As widespread protests across India enter their third week over the controversial Citizenship Amendment Bill (CAB) and the National Register of Citizens (NRC), therein lies a muted sense of irony in how the once ‘populist’ BJP government is faced with an onslaught of a very different kind of populism of its own making. In a direct challenge to the ruling BJP government’s inspired vision of the Sangh Parivar, protestors across major cities such as Lucknow, Delhi, Bangalore, Ahmedabad, Mumbai and Assam have taken to the streets in defense of what has in principle remained a secular democracy. In effect exercising the very democratic right guaranteed to them by the Indian Constitution.
Yet, while these protests have already turned increasingly violent with many reported to have died at the hands of riot police, there is a general expectation that the apathy directed towards India’s minorities that has long characterized this ruling government is likely to continue in the absence of any serious condemnation, especially from the rest of the democratic ‘free world’. Hence, while ‘Prime Minister Modi’s BJP led government steadily erodes India’s democratic ideals in favor of a more ‘populist’ brand of politics,” one can’t help but note how this very statement has come to read as a catch-all byline that is applicable to almost any part of the world now. Be it in Trump’s America, Putin’s Russia, Erdogan’s Turkey, Johnson’s Britain or Bolsanaro’s Brazil, the rise of such ‘populist’ leaders themselves represent perhaps one of the most troubling impediments to a such a so called ‘free’ world.

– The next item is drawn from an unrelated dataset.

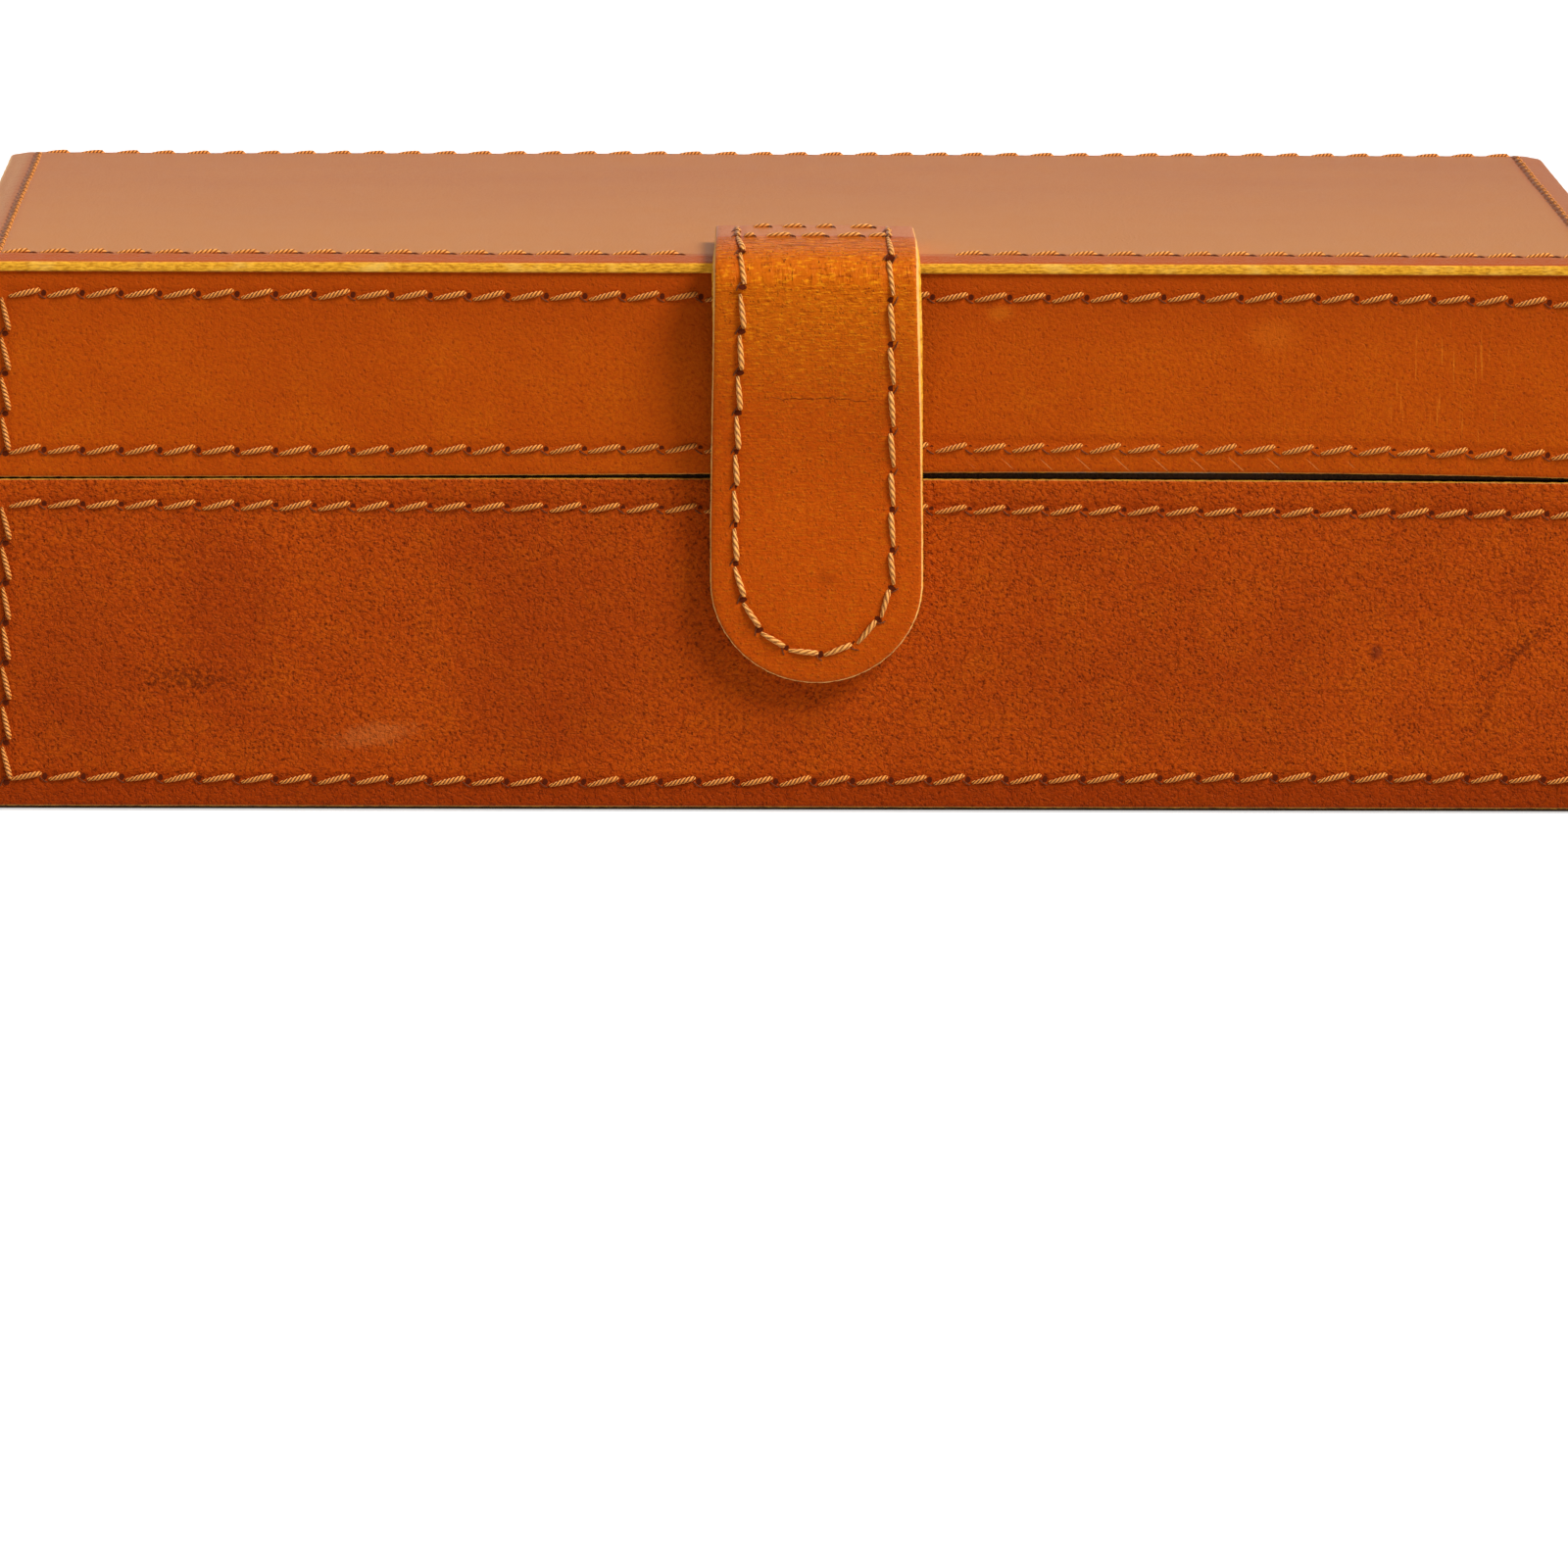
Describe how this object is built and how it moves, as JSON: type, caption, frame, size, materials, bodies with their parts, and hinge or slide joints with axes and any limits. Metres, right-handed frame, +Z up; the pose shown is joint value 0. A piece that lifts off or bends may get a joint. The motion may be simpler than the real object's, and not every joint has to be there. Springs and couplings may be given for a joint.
{
  "type": "stationery box",
  "caption": "Rectangular leather-covered stationery box with a hinged lid and a leather strap that folds over the front edge and closes on a hidden magnet; holds A5 paper.",
  "frame": {"origin": "centre of the underside, between the wall leathers' outer faces, on the surface the box stands on", "axes": "+Z up; +X to the right as seen from the front, along the box's width; -Y to the front, where the strap is"},
  "size_m": [0.2312, 0.1758, 0.0811],
  "materials": {
    "panel_leather": "vegetable-tanned, waxed, satin",
    "strap_leather": "vegetable-tanned, waxed, semi-gloss",
    "sole_leather": "flesh side, matt",
    "thread": "three-ply waxed sewing thread",
    "lining": "dark brown suede, brushed",
    "board": "medium density fibreboard, raw",
    "keeper_steel": "brushed",
    "magnet_nickel": "nickel-plated"
  },
  "bodies": {
    "base": {"base_bottom_board": "board", "base_front_board": "board", "base_back_board": "board", "base_left_board": "board", "base_right_board": "board", "base_sole": "sole_leather", "base_front_leather": "panel_leather", "base_back_leather": "panel_leather", "base_left_leather": "panel_leather", "base_right_leather": "panel_leather", "base_floor_lining": "lining", "base_front_lining": "lining", "base_back_lining": "lining", "base_left_lining": "lining", "base_right_lining": "lining", "keeper_disc": "keeper_steel", "base_front_thread": "thread", "base_back_thread": "thread", "base_left_thread": "thread", "base_right_thread": "thread"},
    "lid": {"lid_roof_board": "board", "lid_front_board": "board", "lid_back_board": "board", "lid_left_board": "board", "lid_right_board": "board", "lid_crown_card": "board", "lid_top_leather": "panel_leather", "lid_front_leather": "panel_leather", "lid_back_leather": "panel_leather", "lid_left_leather": "panel_leather", "lid_right_leather": "panel_leather", "lid_roof_lining": "lining", "lid_front_lining": "lining", "lid_back_lining": "lining", "lid_left_lining": "lining", "lid_right_lining": "lining", "lid_top_thread": "thread", "lid_front_thread": "thread", "lid_back_thread": "thread", "lid_left_thread": "thread", "lid_right_thread": "thread", "hinge_leather": "panel_leather", "strap_anchor": "strap_leather", "strap_anchor_backing": "panel_leather", "strap_anchor_thread": "thread", "strap_bend": "strap_leather", "strap_bend_backing": "panel_leather", "strap_bend_thread": "thread"},
    "strap": {"strap_tongue": "strap_leather", "strap_tongue_backing": "panel_leather", "strap_magnet": "magnet_nickel", "strap_tongue_thread": "thread"}
  },
  "joints": [
    {"name": "lid_hinge", "type": "hinge", "parent": "base", "child": "lid", "pos_m": [0, 0.08335, 0.04652], "axis": [-1, 0, 0], "range_deg": [0, 120], "deforming": ["hinge_leather"]},
    {"name": "strap_flex", "type": "hinge", "parent": "lid", "child": "strap", "pos_m": [0.0028, -0.0881, 0.078], "axis": [-1, 0, 0], "range_deg": [0, 90], "deforming": ["strap_bend", "strap_bend_backing", "strap_bend_thread"]}
  ]
}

For the ardent supporters of these leaders, the very fact that their support is part of the majoritarian cause stands as the ultimate triumph of democracy through the unfettered will of the people constituting these states. Yet, what this illusory triumph masks is how each of the above mentioned leaders, including Narendra Modi, have simply perfected the age-old art of political demagoguery. In generating the kind of rabble-rousing appeal that resonates with their electorate’s basest fears and insecurities, the Trumps, Modis and Bolsanoros of our times have focused more on developing dangerous cults of personality that often transcend their respective democratic parties. In effect representing a brash, self-serving and dictatorial style of leadership as opposed to one based on consensus or an established rule of law.
This for instance has been evident in President Trump’s recent impeachment the very grounds for which have coalesced around the President putting personal and political gain before the country’s national security. In representing a clear violation of his oath of office to protect and uphold the United States Constitution, it also points to the vital need for adequate checks and balances that are otherwise inherent to the very idea of a democracy. This emphasis on accountability is important considering that even though President Trump’s impeachment is unlikely to result in his removal from office, the symbolic value of a leader being held accountable under law is what differentiates a democratic ruler from a despotic or autocratic one.

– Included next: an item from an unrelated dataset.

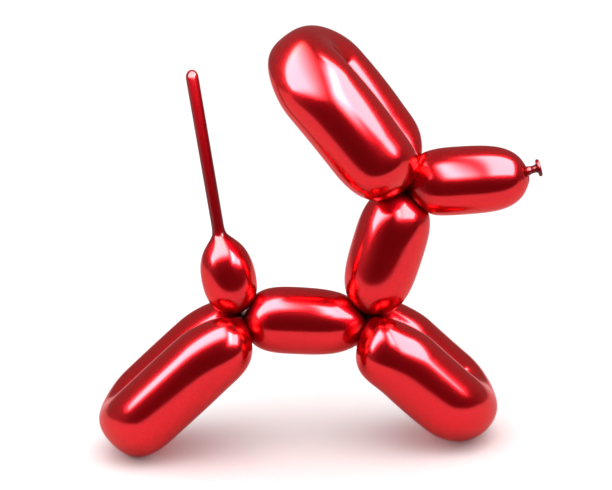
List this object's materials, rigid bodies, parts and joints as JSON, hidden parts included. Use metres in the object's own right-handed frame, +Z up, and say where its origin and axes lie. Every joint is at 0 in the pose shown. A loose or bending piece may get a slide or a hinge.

Hence, on pure principle, a similar case can be made against Prime Minister Modi as well. Mr. Modi’s systematic marginalization of Indian Muslims stands also as a blatant attempt at subverting the secular principles laid out in the Indian Constitution for his own self-serving political agenda. Be it in disputed fringe territories of Kashmir and Assam, or in major metropolises in the country’s heartland, Mr. Modi’s concerted efforts at reshaping the very basis of Indian nationalism and statehood represents a sheer disdain for the democratic principles of equality, liberty and justice on which the likes of both Nehru and Gandhi had emphasized the need for establishing a pluralist more inclusivist society. Well cognizant of the deep seeded, divides permeating through Indian society along the lines of caste, race, creed and language several of India’s founding leaders had emphasized self-rule through democracy as the only solution to colonial oppression. To see how those same principles, which have since remained enshrined in the Indian constitution for seven decades now being willfully eroded is nothing short of absolute treason. It represents a betrayal of not only the very idea of democracy, but a willful perversion of the concept towards unadulterated demagoguery, minus the checks and balances needed to prevent an autocracy.
Hence, while President Trump’s opponents both in and outside of his government still managed to achieve a symbolic victory in the form of an impeachment while working within an imperfect yet established democratic system; it waits to be seen whether India being the world’s largest democracy can writhe itself free of what can only be described as fascist tyranny. The same kind of tyranny which the free world had once labelled as its anti-thesis when combating the likes of Hitler and Mussolini, or more recently Saddam Hussein and Moammar Ghaddafi.